Em momento algum da entrevista, concedida a pretexto do quarto aniversário da sua tomada de posse, afirma que tenciona recandidatar-se a Belém. Mas tudo nela - tanto na dimensão pública como privada do cidadão Rebelo de Sousa - nos sugere que o Chefe do Estado não pensa noutra coisa. Mais: o teste ao coronavírus e esta original aparição presidencial via FaceTime à hora do jantar dos portugueses constituíram o pontapé de saída da campanha eleitoral que culminará no escrutínio de 2021.

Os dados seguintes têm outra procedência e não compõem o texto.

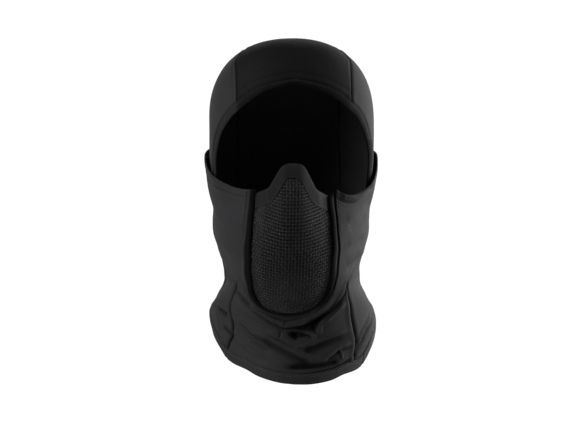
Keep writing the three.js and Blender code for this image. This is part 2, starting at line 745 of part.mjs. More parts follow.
function buildCover() {
  const pieces = [];
  const neckSeams = {};
  const collarTops = {};
  const chinSeams = {};
  const openingOuters = {};

  for (const side of [-1, 1]) {
    const wearerSide = side < 0 ? 'right' : 'left';
    const topEdge = drawnEdge(side < 0 ? cheekTopRight : cheekTopLeft, side, cells.cheekTop);
    const topStitch = offsetDrawnEdge(topEdge, -side * cheekHemWidth);
    const opening = maskOpeningEdge(side, 'outer', cells.maskOpening);
    // Both start at the mask's corner, where the cheek hem's end meets the opening's hem.
    const corner = pointAtHeight(opening, topStitch[0].y);
    topStitch[0].copy(corner);
    topEdge[0].copy(opening[0]);
    topStitch[cells.cheekTop].x = topEdge[cells.cheekTop].x;
    const belowCorner = opening.filter((p) => p.y < corner.y - 1);
    const openingBelow = evenEdge([corner, ...belowCorner], cells.maskOpening);

    const backTop = topStitch[cells.cheekTop];
    const neckSeamRows = side < 0 ? neckSeamRight : neckSeamLeft;
    const neckSeam = drawnEdge(neckSeamRows, side, cells.neckSeam);
    // All three seams of a side meet at the top of its neck seam.
    const jawSeamRows = side < 0 ? jawSeamRight : jawSeamLeft;
    const jawRows = [neckSeamRows.at(-1), ...jawSeamRows.slice(1)];
    const jawSeam = drawnEdge(jawRows, side, cells.jawSeam);
    const chinSeam = frontEdge(side < 0 ? chinSeamRight : chinSeamLeft, cells.chinSeam);
    chinSeam[0].copy(jawSeam[0]);
    const cheek = fillEdges({
      low: joinEdges([...jawSeam].reverse(), chinSeam),
      high: joinEdges([...topStitch].reverse(), openingBelow),
      start: straightEdge(jawSeam[cells.jawSeam], backTop, cells.backSeam),
      end: straightEdge(chinSeam[cells.chinSeam], openingBelow[cells.maskOpening], cells.backSeam),
    });
    const cheekHem = fillBand(topStitch, topEdge, 1);
    pieces.push(
      wallOf(`cheek_panel_${wearerSide}`, placeGrid(cheek, coverPoint), clothWall, looks.cloth),
      wallOf(`cheek_hem_${wearerSide}`, placeGrid(cheekHem, coverPoint), hemWall, looks.hem),
    );

    const sideAngles = Array.from({ length: 9 }, (unused, i) => (
      THREE.MathUtils.lerp(neckSeamRows[0].angle, 180, i / 8)
    ));
    const collarTop = evenEdge(
      sideAngles.map((angle) => onCover(side * angle, collarZ(side * angle) + collarHemWidth)),
      cells.jawSeam,
    );
    neckSeam[0].copy(collarTop[0]);
    const napeSeam = straightEdge(collarTop[cells.jawSeam], jawSeam[cells.jawSeam], cells.neckSeam);
    const neck = fillEdges({ low: collarTop, high: jawSeam, start: neckSeam, end: napeSeam });
    pieces.push(
      wallOf(`neck_panel_${wearerSide}`, placeGrid(neck, coverPoint), clothWall, looks.cloth),
    );
    neckSeams[side] = neckSeam;
    collarTops[side] = collarTop;
    chinSeams[side] = chinSeam;
    openingOuters[side] = [opening[0], ...openingBelow];
  }

  // The bib fills the front between the neck seams, from the collar hem to the chin seams.
  const frontAngles = Array.from({ length: 9 }, (unused, i) => (
    THREE.MathUtils.lerp(-neckSeamRight[0].angle, neckSeamLeft[0].angle, i / 8)
  ));
  const frontTop = evenEdge(
    frontAngles.map((angle) => onCover(angle, collarZ(angle) + collarHemWidth)),
    2 * cells.chinSeam,
  );
  const bib = fillEdges({
    low: frontTop,
    high: joinEdges(chinSeams[-1], [...chinSeams[1]].reverse()),
    start: neckSeams[-1],
    end: neckSeams[1],
  });
  pieces.push(wallOf('front_bib', placeGrid(bib, coverPoint), clothWall, looks.cloth));

  // The collar hem runs all the way round, so its last point is its first again.
  const ringTop = joinEdges([...collarTops[-1]].reverse(), frontTop, collarTops[1]).slice(0, -1);
  const ringFoot = ringTop.map((p) => (
    new THREE.Vector3(p.x, collarZ(p.x / girthPerDegree), 0)
  ));
  pieces.push(
    wallOf('collar_hem', placeGrid(fillBand(ringTop, ringFoot, 1), coverPoint), hemWall, looks.hem, true),
  );

  // The thick hem of the mask opening, from one top corner round the chin to the other.
  const openingInner = (side) => maskOpeningEdge(side, 'inner', cells.maskOpening + 1);
  const openingHem = fillBand(
    joinEdges(openingInner(-1), openingInner(1).reverse()),
    joinEdges(openingOuters[-1], [...openingOuters[1]].reverse()),
    1,
  );
  pieces.push(
    wallOf('mask_opening_hem', placeGrid(openingHem, coverPoint), hemWall, looks.hem),
  );
  return pieces;
}

// ------------------------------------------------------------------ mask

// The opening's edge in the front view, on one side, from its top corner to the chin.
const openingSide = (side) => maskOpeningRows.map((row) => ({
  x: side * row.innerX + readTwist(row.innerZ).shift,
  z: row.innerZ,
}));
const openingOutline = joinEdges(openingSide(-1), openingSide(1).reverse());

// How far a point of the front view lies inside the opening, at most the swell.
function depthIntoOpening(x, z) {
  const outline = openingOutline;
  let nearest = maskInset.swell;
  let inside = z > outline[0].z;
  for (let i = 0; i < outline.length - 1; i += 1) {
    const a = outline[i];
    const b = outline[i + 1];
    nearest = Math.min(nearest, distanceToLine(x, z, a.x, a.z, b.x, b.z));
    const crosses = (a.z > z) !== (b.z > z);
    if (crosses && x < a.x + ((z - a.z) / (b.z - a.z)) * (b.x - a.x)) inside = !inside;
  }
  return inside ? nearest : 0;
}

// Depth of the front of the cover under a point of the front view.
function coverFrontY(x, z) {
  const section = cover.read(z);
  const across = Math.min(Math.abs(x) / section.halfWidth, 0.995);
  return -section.front * Math.sqrt(1 - across ** 2);
}

// Slopes of a depth over the front view.
function slopesOf(depth, x, z) {
  const step = 0.5;
  return {
    x: (depth(x + step, z) - depth(x - step, z)) / (2 * step),
    z: (depth(x, z + step) - depth(x, z - step)) / (2 * step),
  };
}

// Depth of the mask: its own form in the opening, and an inset inside the cover round it.
function maskY(x, z, inset) {
  const form = readMask(z);
  const turned = Math.max(Math.abs(x - readTwist(z).shift) - form.flat, 0);
  const bend = turned < form.turn ? turned ** 2 / (2 * form.turn) : turned - form.turn / 2;
  const free = -form.ridge + form.slope * bend;
  const slopes = slopesOf(coverFrontY, x, z);
  const held = coverFrontY(x, z) + inset * Math.hypot(1, slopes.x, slopes.z);
  return THREE.MathUtils.lerp(
    held,
    free,
    THREE.MathUtils.smoothstep(depthIntoOpening(x, z), maskInset.start, maskInset.swell),
  );
}

function maskPoint(x, z, inset) {
  const slopes = slopesOf((atX, atZ) => maskY(atX, atZ, inset), x, z);
  return {
    point: new THREE.Vector3(x, maskY(x, z, inset), z),
    normal: new THREE.Vector3(slopes.x, -1, slopes.z).normalize(),
  };
}

// A point of the rim in the front view, tilted near the top and drawn to the wearer's right.
function rimPoint(x, z) {
  const tilted = z - maskTilt * x * THREE.MathUtils.smoothstep(z, -190, -165);
  return new THREE.Vector3(x + readTwist(z).shift, tilted, 0);
}

// Half of the rim's inner or outer edge, from the nose to the chin, in its three stretches.
function rimStretches(side, which) {
  const stretches = [
    { from: 0, to: rimSideStart, count: cells.maskNose },
    { from: rimSideStart, to: rimSideEnd, count: cells.maskSide },
    { from: rimSideEnd, to: maskRimRows.length - 1, count: cells.maskNose },
  ];
  return stretches.map(({ from, to, count }) => {
    const rows = maskRimRows.slice(from, to + 1);
    const points = rows.map((row) => rimPoint(side * row[`${which}X`], row[`${which}Z`]));
    return evenEdge(points, count);
  });
}

function buildMask() {
  const [noseRight, sideRight, chinRight] = rimStretches(-1, 'inner');
  const [noseLeft, sideLeft, chinLeft] = rimStretches(1, 'inner');
  const wire = fillEdges({
    low: joinEdges(chinRight, chinLeft.reverse()),
    high: joinEdges(noseRight.reverse(), noseLeft),
    start: sideRight.reverse(),
    end: sideLeft.reverse(),
  });
  const wirePoint = (p) => maskPoint(p.x, p.y, maskInset.inner);

  const around = (which) => joinEdges(
    joinEdges(...rimStretches(-1, which)),
    joinEdges(...rimStretches(1, which)).reverse(),
  ).slice(0, -1);
  const bandCells = 2;
  const band = fillBand(around('inner'), around('outer'), bandCells);
  const bandPoints = band.map((column) => column.map((p, j) => {
    const inset = THREE.MathUtils.lerp(maskInset.inner, maskInset.outer, j / bandCells);
    return maskPoint(p.x, p.y, inset);
  }));
  return [
    wallOf('wire_mesh', placeGrid(wire, wirePoint), meshWall, looks.wire),
    wallOf('mask_binding', bandPoints, bindingWall, looks.tape, true),
  ];
}

// ------------------------------------------------------------------ assembly

const balaclava = new THREE.Group();
balaclava.add(...buildHood(), ...buildCover(), ...buildMask());

export default balaclava;
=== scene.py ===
"""Stretch balaclava with a domed wire mask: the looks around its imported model."""

import math

import bpy
import numpy as np
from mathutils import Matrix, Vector


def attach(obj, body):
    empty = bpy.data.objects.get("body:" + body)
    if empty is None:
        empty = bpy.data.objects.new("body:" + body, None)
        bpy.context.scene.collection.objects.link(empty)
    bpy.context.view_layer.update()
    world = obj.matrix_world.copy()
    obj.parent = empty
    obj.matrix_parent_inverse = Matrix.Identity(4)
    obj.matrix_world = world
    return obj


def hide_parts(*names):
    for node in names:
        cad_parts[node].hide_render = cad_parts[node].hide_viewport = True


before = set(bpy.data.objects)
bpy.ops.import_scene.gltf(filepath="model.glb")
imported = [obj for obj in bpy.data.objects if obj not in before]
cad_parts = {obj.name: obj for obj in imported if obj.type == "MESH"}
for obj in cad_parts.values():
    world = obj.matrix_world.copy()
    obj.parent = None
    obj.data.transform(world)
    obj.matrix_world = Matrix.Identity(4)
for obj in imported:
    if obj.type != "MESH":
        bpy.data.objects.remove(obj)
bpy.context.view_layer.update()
bpy.ops.object.select_all(action="DESELECT")

MM = 0.001

# ---------------------------------------------------------------- sizes, in millimetres

CLOTH = 0.9
HEM_CLOTH = 1.4
TAPE = 1.9
ROLLED_CLOTH = 1.3
SEAM_OVERLAP = 0.35

FACE_HEM_BROW = 4
FACE_HEM_TEMPLE = 8
CHEEK_HEM = 7
COLLAR_HEM = 10
CROWN_SEAM_X = 54.5
CROWN_SEAM_IN = 10.5
# The cover is drawn flat, with its girth across, at this length for each degree of turn.
GIRTH_PER_DEGREE = 1.4

# How square the ovals are: 2 is an ellipse, and more is fuller at its corners.
HOOD_POWER = 2.3
COVER_FRONT_POWER = 2
COVER_BACK_POWER = 2.3

WIRE_RADIUS = 0.5
WIRE_PITCH_ACROSS = 3.1
WIRE_PITCH_DOWN = 3.3
THREAD_RADIUS = 0.17


# ---------------------------------------------------------------- tables


def table(columns, *rows):
    """A short table: the name of each column, and its numbers."""
    return dict(zip(columns.split(), np.array(rows, float).T))


HOOD_ROWS = table(
    "z half_width front back",
    (-75, 77.4, 95, 101),
    (-95, 77, 96, 100.5),
    (-115, 76.2, 97, 96.5),
    (-135, 74.2, 97, 89),
    (-155, 70.5, 96, 81),
    (-175, 66, 94, 76),
)
HOOD_DOME_Z = -75
HOOD_DOME_HEIGHT = 75.6

COVER_ROWS = table(
    "z half_width front back",
    (-95, 81, 100, 103.2),
    (-108, 81.8, 101, 101),
    (-118, 81.2, 102, 98.1),
    (-130, 80.2, 103, 93.6),
    (-140, 79, 104, 89.4),
    (-150, 76.7, 104, 85),
    (-160, 73.8, 106.5, 81.5),
    (-172, 73.2, 111, 77),
    (-185, 72, 118, 73),
    (-198, 69, 123, 70),
    (-210, 65, 124, 68),
    (-222, 63.6, 118, 66.5),
    (-232, 64.2, 106, 67),
    (-243, 70, 94, 71),
    (-253, 76, 89, 76.5),
    (-263, 77.8, 87.5, 82),
    (-278, 78, 86, 86),
    (-300, 77, 86, 89),
    (-330, 74, 90, 90),
)

MASK_ROWS = table(
    "z ridge flat turn slope",
    (-116, 112, 4.5, 6, 1.2),
    (-133, 119, 5, 6, 1.2),
    (-150, 125, 5, 7, 1.2),
    (-165, 128, 5, 9, 1.2),
    (-180, 129, 5, 14, 1.2),
    (-195, 128, 4, 24, 1.2),
    (-210, 123, 3, 30, 1.2),
    (-225, 114, 2, 34, 1.25),
    (-240, 103, 1, 36, 1.3),
    (-252, 93, 1, 36, 1.35),
    (-272, 76, 1, 36, 1.4),
)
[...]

Ao declarar-se em quarentena preventiva, levando o País a acompanhar com alívio as novidades do seu boletim clínico e com elevado apreço o exemplo de desapego às honrarias palacianas de que dá provas, Marcelo exibe um florentino instinto político - muito acima de qualquer rival, declarado ou não. E até invoca um seu ilustre antecessor para, com aparente candura, devolver uma farpa que Ana Gomes lhe endereçara pouco antes enquanto aproveita desde já para captar votos à sua esquerda: «Mário Soares é imbatível, é unico na democracia portuguesa, a votação dele é irrepetível.»
Sabe-a toda. Confirmando que a política profissional é para gente crescida, não para meninas ou meninos.